I am reminded of this as our CPI team of 3 staff and 7 students step off the aircraft onto the apron of Dubai airport, and into the dead heat of the Arabian peninsula. 

We are here to attend the 28th ‘conference of the parties’, or COP28, the annual climate negotiations, that have fast become perhaps the world’s largest annual international gathering of the MacBook & lanyard class, and undoubtedly the most high profile. 

The purpose of COP, of course, is to determine global policy on how to both mitigate and adapt to anthropogenic climate change. This year, all the talk is of the ‘operationalisation’ of the ‘loss and damage’ fund - an international aid programme for countries ‘on the front line’ of the ‘climate crisis’. 

With an atmosphere that is something of a cross between the World Cup Final and Burning Man - particularly this year as it is being held in the desert, but more generally given COP is the final round of year long negotiations, and has rapidly developed a festival atmosphere since it began in 1995 - this year’s event is fascinating in as much for the questions it provokes about the state of ‘global civil society’ as for what answers it has to offer for climate change itself. 

COP is being held at the end of a metro line in the dusty outskirts of Dubai, in a brand new Expo Centre that, while vast, appears humble next to the oil refineries that ring it, their barber’s pole chimneys punctuating the horizon in all directions. 

The juxtaposition is impossible to miss, and on passing security - as intense as any airport - one discovers the colonisation of COP by corporate interests, mouthing empty slogans (‘the power of youth!’), appears to be complete. 

The whole event has the structure of a trade show, but with its attendees having little to sell other than assurances that they subscribe to the shibboleths of the moment. Thus, from businesses to governments, NGOs to universities, everyone with a brand to polish is here with a stand, a stack of leaflets written in corporate vernacular, and blandishments polished to such smoothness that they immediately slip the mind. 

It is debatable whether the negotiations themselves can achieve much, given that a global consensus is typically only possible when the wording is so vague as to mean anything, which is closer to meaning nothing than something. Infamously, at COP26 in Glasgow, a commitment to ‘phase out’ coal was changed at the last minute to ‘phase down’, a phrase that has no particular meaning in English. So it goes where political ideals collide with economic reality. 
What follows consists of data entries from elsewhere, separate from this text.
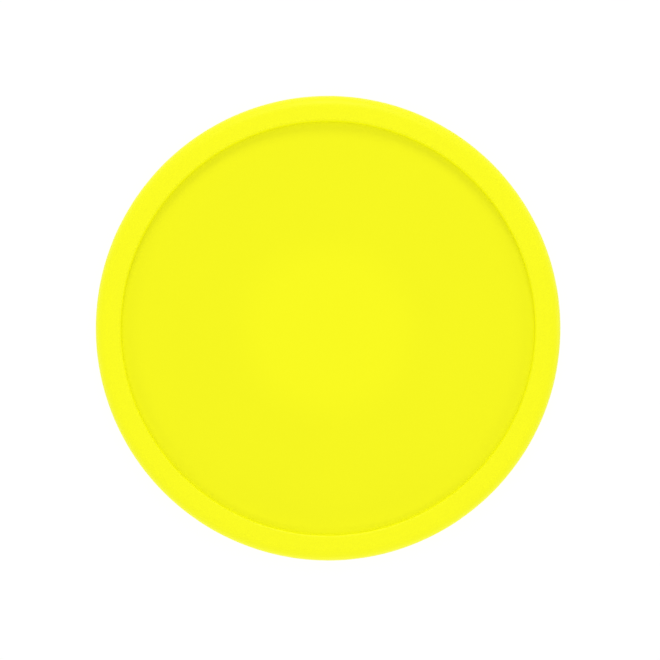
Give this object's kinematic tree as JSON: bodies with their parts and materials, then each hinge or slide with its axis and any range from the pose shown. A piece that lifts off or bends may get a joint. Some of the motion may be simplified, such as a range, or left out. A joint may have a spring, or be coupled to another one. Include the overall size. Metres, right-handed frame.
{
  "type": "juggling disc",
  "caption": "Closed-face juggling ring: flat round plate with a thick rounded soft rim that stands proud on both faces, thrown, spun and caught by hand.",
  "frame": {"origin": "centre of the disc on the plane that its back face rests on", "axes": "+Z is the disc's axis, from the back with the moulding marks to the plain front; +X runs midway between two of the rim's gates"},
  "size_m": [0.24, 0.24, 0.012],
  "materials": {
    "plate_plastic": "satin",
    "rim_rubber": "matte"
  },
  "bodies": {
    "root": {"core_plate": "plate_plastic", "soft_rim": "rim_rubber"}
  },
  "joints": []
}
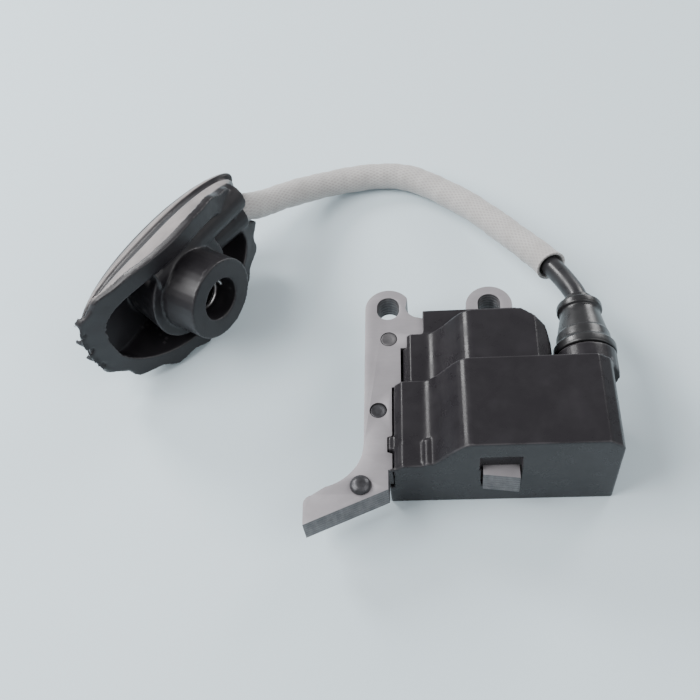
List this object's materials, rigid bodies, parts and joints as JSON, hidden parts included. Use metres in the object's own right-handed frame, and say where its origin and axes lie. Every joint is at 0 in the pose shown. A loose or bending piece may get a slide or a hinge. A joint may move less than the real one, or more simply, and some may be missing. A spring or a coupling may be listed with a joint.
{
  "type": "ignition coil",
  "caption": "Flywheel ignition coil module with a laminated core, potted black housing, sleeved high tension lead and rubber spark plug cap.",
  "frame": {"origin": "centre of the module's plan, on the surface that its potted back lies on", "axes": "+Z out of the housing's front, +Y from the pole faces towards the mounting ears, +X from the left leg towards the lead tower"},
  "size_m": [0.1272, 0.1145, 0.0365],
  "materials": {
    "lamination_steel": "ground flat faces, sheared edges, light oxide",
    "rivet_steel": "dark phosphated steel heads",
    "housing_plastic": "black glass-filled nylon with a soft moulding sheen",
    "potting_resin": "black cast epoxy",
    "bobbin_nylon": "natural moulded nylon",
    "magnet_wire": "enamelled copper wire",
    "board_laminate": "glass-epoxy board",
    "component_epoxy": "moulded component bodies",
    "resistor_body": "lacquered resistor body",
    "capacitor_film": "dipped film capacitor",
    "contact_brass": "bright brass contacts",
    "spring_steel": "drawn spring wire",
    "boot_rubber": "satin black rubber",
    "cap_rubber": "satin black rubber, worn lighter on the ribs",
    "lead_jacket": "smooth black lead jacket",
    "sleeve_braid": "off-white varnished glass-fibre braid"
  },
  "bodies": {
    "root": {"core_lamination_1": "lamination_steel", "core_lamination_2": "lamination_steel", "core_lamination_3": "lamination_steel", "core_lamination_4": "lamination_steel", "core_lamination_5": "lamination_steel", "core_lamination_6": "lamination_steel", "core_lamination_7": "lamination_steel", "core_rivet_domed": "rivet_steel", "core_rivet_upper": "rivet_steel", "core_rivet_lower": "rivet_steel", "coil_housing": "housing_plastic", "epoxy_potting": "potting_resin", "primary_bobbin": "bobbin_nylon", "primary_winding": "magnet_wire", "secondary_bobbin": "bobbin_nylon", "secondary_winding": "magnet_wire", "trigger_board": "board_laminate", "switch_transistor": "component_epoxy", "flyback_diode": "component_epoxy", "bias_resistor": "resistor_body", "charge_capacitor": "capacitor_film", "earth_spring": "contact_brass", "ht_terminal_spike": "contact_brass", "lead_boot": "boot_rubber", "ht_lead_insulation": "lead_jacket", "ht_lead_conductor": "magnet_wire", "lead_sleeve": "sleeve_braid", "plug_cap": "cap_rubber", "cap_terminal_spring": "spring_steel", "cap_contact_pin": "contact_brass"}
  },
  "joints": []
}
What is clear, however, is that COP has been coopted by the very form of political economy that provoked its existence. Much like Dubai itself, this is the sort of event that only late stage capitalism might produce - a monument to the branding-industrial complex. One cannot help but sense that in its contradictions and shallow affect, COP is less a cure for what ails us, but is rather a symptom of the problem to be cured. 

As a research trip, it was therefore instructive. For, of course, we care about climate change because we worry about its effect on society, and we wish to see society change in order to mitigate and adapt. But as ever, the most difficult problem, in the face of a changing climate, and even as we aspire to change society, may be the least comfortable, and in being closest to us, the most difficult to see: that human nature does not change.